The stories aren’t always verifiable, with Grays teammates Buck Leonard once claiming to have seen Gibson smash a ball 600 feet at Manhattan’s Polo Grounds.
At six-foot-one, 220 pounds, he was also a formidable presence behind the plate in a career bookended in Homestead, with a five-year turn in the middle of his career with the Pittsburgh Crawfords.
“He was built like sheet metal. If you ran into him, it was like you ran into a wall,” said Hooks Tinker — the last surviving Grays player, who died in 2000 — per Mark Ribowsky’s book, Josh Gibson: The Power and the Darkness.
Gibson’s life off the field was marked by struggle that went beyond the segregation and racism faced by African Americans. His young wife, Helen, died from complications after giving birth to twins in 1929.

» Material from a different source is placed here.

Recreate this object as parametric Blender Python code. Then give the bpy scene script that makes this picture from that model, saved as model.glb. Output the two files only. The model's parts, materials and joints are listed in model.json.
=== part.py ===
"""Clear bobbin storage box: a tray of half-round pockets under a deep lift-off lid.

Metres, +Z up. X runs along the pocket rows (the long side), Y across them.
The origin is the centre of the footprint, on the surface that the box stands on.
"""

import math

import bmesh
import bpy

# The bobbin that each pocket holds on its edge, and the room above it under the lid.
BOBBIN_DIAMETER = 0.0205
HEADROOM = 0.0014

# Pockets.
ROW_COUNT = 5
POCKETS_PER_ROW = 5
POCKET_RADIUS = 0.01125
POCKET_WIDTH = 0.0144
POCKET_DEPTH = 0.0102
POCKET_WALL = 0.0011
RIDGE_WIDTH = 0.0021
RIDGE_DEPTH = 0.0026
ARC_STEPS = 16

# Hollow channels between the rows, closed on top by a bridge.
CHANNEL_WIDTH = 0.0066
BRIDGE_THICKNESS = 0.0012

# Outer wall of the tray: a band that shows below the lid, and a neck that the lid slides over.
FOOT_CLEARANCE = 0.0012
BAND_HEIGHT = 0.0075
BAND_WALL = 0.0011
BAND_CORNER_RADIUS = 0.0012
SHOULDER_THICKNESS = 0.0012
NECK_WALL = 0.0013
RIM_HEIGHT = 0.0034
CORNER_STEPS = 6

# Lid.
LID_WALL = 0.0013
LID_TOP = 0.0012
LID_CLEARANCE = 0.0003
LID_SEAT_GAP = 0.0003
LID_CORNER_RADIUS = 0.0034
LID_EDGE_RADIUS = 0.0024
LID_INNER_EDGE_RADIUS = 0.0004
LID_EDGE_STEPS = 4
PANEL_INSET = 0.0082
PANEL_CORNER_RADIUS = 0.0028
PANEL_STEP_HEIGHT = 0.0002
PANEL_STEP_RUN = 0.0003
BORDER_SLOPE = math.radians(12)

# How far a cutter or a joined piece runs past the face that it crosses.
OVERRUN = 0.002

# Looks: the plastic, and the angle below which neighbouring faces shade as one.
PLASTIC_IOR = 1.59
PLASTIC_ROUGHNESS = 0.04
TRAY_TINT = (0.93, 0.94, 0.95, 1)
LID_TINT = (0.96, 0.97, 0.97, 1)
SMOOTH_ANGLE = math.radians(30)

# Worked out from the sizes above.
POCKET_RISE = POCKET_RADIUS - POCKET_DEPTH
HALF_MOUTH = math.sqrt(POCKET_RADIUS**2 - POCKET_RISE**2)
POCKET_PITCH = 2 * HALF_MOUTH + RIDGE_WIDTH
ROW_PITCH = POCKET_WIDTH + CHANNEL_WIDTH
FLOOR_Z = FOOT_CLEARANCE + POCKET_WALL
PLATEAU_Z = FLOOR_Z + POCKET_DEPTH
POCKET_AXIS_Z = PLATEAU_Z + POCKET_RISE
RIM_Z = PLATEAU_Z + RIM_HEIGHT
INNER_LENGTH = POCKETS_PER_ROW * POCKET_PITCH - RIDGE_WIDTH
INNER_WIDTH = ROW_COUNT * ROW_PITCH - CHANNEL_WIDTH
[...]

Gibson was said to have struggled with alcohol at times, and Baltimore’s Afro American reported in 1943 that he was under observation at a D.C. facility after an arrest for disorderly conduct. But researchers in subsequent decades have raised the possibility his health issues may have played a part — in his early 30s, he had been diagnosed with a brain tumour.
Gibson, just 35, died of complications from a stroke on Jan. 20, 1947. In April, Jackie Robinson became the first Black player in the majors, for the Brooklyn Dodgers after a positive experience in the minors in Quebec with the Montreal Royals.

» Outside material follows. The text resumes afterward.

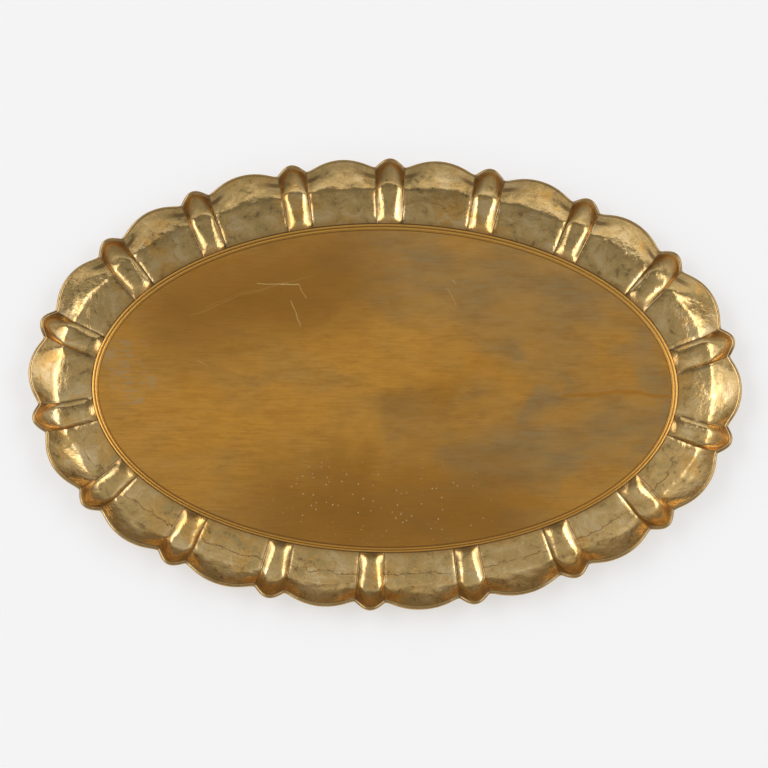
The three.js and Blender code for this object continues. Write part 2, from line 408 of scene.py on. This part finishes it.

Gibson’s death did not go unnoticed in the white press, The Associated Press characterizing him as “one of the greatest distance hitters in the history of baseball” for blasts that went out of the park at Pittsburgh’s Forbes Field.
The Black-run Pittsburgh Courier noted that he was the highest paid player in the Negro Leagues — at $6,000 per year, supplemented by about $3,000 earned in the winter months playing in Latin America.
“The king of sluggers is dead … long live the king!” the Courier’s editor wrote.
Gibson and Grays teammate Leonard were inducted into baseball’s hall of fame in Cooperstown, N.Y., in 1972, one year after legendary pitcher Satchel Paige was the first Negro Leagues star to do so.
Gibson’s legacy has been noted by Black artists throughout the years. In 1974, jazz legends Count Basie and Canadian Oscar Peterson released Satch and Josh, in reference to Gibson and Paige, teammates for a time on the Pittsburgh Crawfords.
Troy Maxson, the fictional character in August Wilson’s Fences, the Tony-winning play and Oscar-nominated film, is a former Negro Leagues star. He tells Gibson’s story, expressing bitterness that he and other ex-players ended up “without a pot to piss in or a window to throw it out.”
About the record-changing process
Negro Leagues records for more than 2,300 players were incorporated Tuesday. The seven leagues now recognized include:
- Negro National League (1920–1931)
- Eastern Colored League (1923–1928)
- American Negro League (1929)
- East-West League (1932)
- Negro Southern League (1932)
- Negro National League (1933–1948)
- Negro American League (1937–1948)
John Thorn, MLB’s official historian, chaired a 17-person committee of statisticians and experts in what was often a painstaking process, according to The Associated Press. Researchers had to track dates of birth, and identify whether players with the same name were a single person or separate individuals.
Some game details were obtained from long-ago Black newspapers. Researchers said that while complete accounts were found for about 95 per cent of games in the 1920s, coverage dropped off during the Great Depression in the 1930s.
Even a reputed four-homer game from Gibson in 1938 could not be included because complete game accounts have not been found.
Nevertheless, Sean Gibson, who now runs a baseball foundation in the name of his legendary great-grandfather, reposted several social media statements heralding the Negro League additions on Tuesday.